Haden was always sought by musicians looking for more than a time keeper. They wanted a musician with an intuitive sense of melody and a psychic ability to follow every musical deviation, detour and unexpected turn. He served that roll with many musicians, but most notably, pianist Keith Jarrett in whose quartet he played from 1967 to 1979. “Charlie is an obsessive player in the sense that he is not interested blending only,” says Jarrett. “He doesn’t rely on someone else’s ideas of what music is. He has his own. I’m obsessive, he’s obsessive, Paul’s [Motian] obsessive. Those are the guys I want to pay with. At the point where you are about to go insane is the point where the music starts to happen.”

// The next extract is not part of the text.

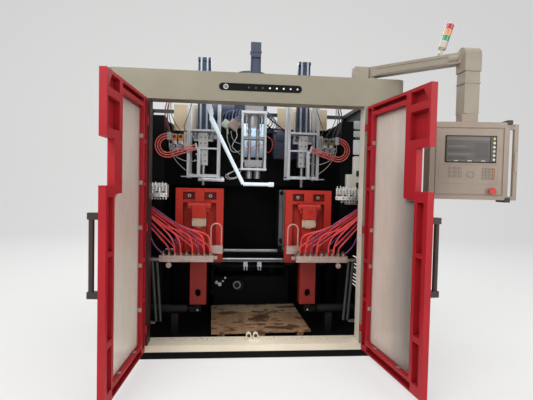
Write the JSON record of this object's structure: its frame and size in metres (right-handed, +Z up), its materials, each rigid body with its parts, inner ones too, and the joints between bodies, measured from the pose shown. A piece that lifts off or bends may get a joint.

In a politically charged era, Charlie Haden was more political than most. He formed the Liberation Music Orchestra to protest the Vietnam War. He recorded three albums with the group, all arranged by Carla Bley who took Haden’s interpretations of Spanish Civil War folk songs and turned them into jazz. “I wasn’t involved with any politics,” laughed Carla Bley. “I thought JFK was great and when Charlie told me he wasn’t I was shocked, and then I was a little more careful about what I liked and didn’t like, I was a little more cautious. He was the total political guy of that whole bunch of us.”
Haden said he was always political. “Since the first time I saw racism,” he said ruefully. “And the first time I saw hypocrisy in organized religion. I saw lots of poverty and I saw lots of racism, you know, I was politicized very early, because of where I was living. That’s one of the reasons I wanted to leave as soon as I could.”
Charlie Haden’s sound was deep and soulful, as if he’d taken the measure of the world in all its sadness and transposed it to his 4 strings. That’s what made him such a sensitive duet artist. Just listen to his album, The Golden Number, featuring pairings with trumpeter Don Cherry, saxophonist Archie Shepp, pianist Hampton Hawes and Ornette Coleman, playing trumpet instead of alto saxophone. Haden takes each of these musicians into rarefied space. His album with guitarist Pat Metheny, Beyond the Missouri Sky, is an understated masterpiece, tapping both of their folk roots.
For someone who was as deep into drugs as Haden, he maintained his boyish looks right up until the end. But heroin plagued him for much of his career. It’s why he left the Ornette Coleman band in the 60s and drugs created the slide out of the Keith Jarrett Quartet.
Jarrett had nothing but love for Charlie Haden and respect for his playing, but even that wasn’t enough. “Charlie was having a drug problem and Dewey [Redman] was having probably the same kind of thing, he ruefully recalls. “We were in Atlanta once playing in a club, and during this set I might look up and Dewey would be not really there, not entering the melody sections. I’d be waiting and I’d keep playing introductions and the introduction would become the piece. Then when we were all playing together I’d hear the bass drop out now and then and I’d look up and Charlie would be adjusting a bass cover to keep the sweat off, but missing some beats in the meantime. So I mean, as important as it is to keep the sweat of your bass, if you’re into the music you’re not thinking about that. I remember saying, “Look, I want you guys to leave the stage. I’m going to do this the rest of the night alone. So that was one of those experiences.”
Haden finally got clean for good and other than the ring of tinnitus, he remained relatively healthy in teh 90s and early 2000s, recording with his Quartet West, a retro jazz group that sounded like it could’ve sat in at Rick’s Café Américain. He revisited his own roots on Ramblin’ Boy, playing old American folk songs with an all-star cast of jazz, folk, country and rock musicians. It was a surprising change for this musician who had spent most of his career on the bleeding edge of free jazz and improvisation.But even late in his life he would still play with Ornette Coleman, now the last man standing of that original coterie of free jazzers that included Don Cherry, Ed Blackwell, Billy Higgins, and Dewey Redman. He also recorded with Keith Jarrett again including the recently released album, Last Dance, a sadly prophetic title.
https://www.youtube.com/watch?v=x8eMfc6TjoA
Charlie Haden was a musician who refused to be locked into a category. He recorded contemporary classical music with Gavin Bryars and blues with James Cotton. He appeared on records with Rickie Lee Jones and Bruce Hornsby. He even won Grammies for Latin jazz albums in 2001 and 2003, But at his core, Haden remained dedicated to jazz, no matter how trying that might be at times.
“If you’re really serious about your art form,” he reflected, “and you’re really dedicated to your art form, you have to be willing to give your life for your art form. I’ve always felt that.”
When I conducted interviews for my 1996 radio documentary on Charlie Haden for NPR’s Jazz Profiles, there wasn’t a single person I interviewed who had anything but love for this musician, an artist who embodied integrity, exploration and social consciousness. Now, Charlie Haden is gone at age 76. In the last several years, Post-Polio Syndrome kicked in and Haden’s health and speech degenerated, finally leading to his death on July 11. He’s survived by his wife, singer Ruth Cameron, and four children, the triplets Petra, Tanya and Rachel, and a son, Josh, all of them musicians.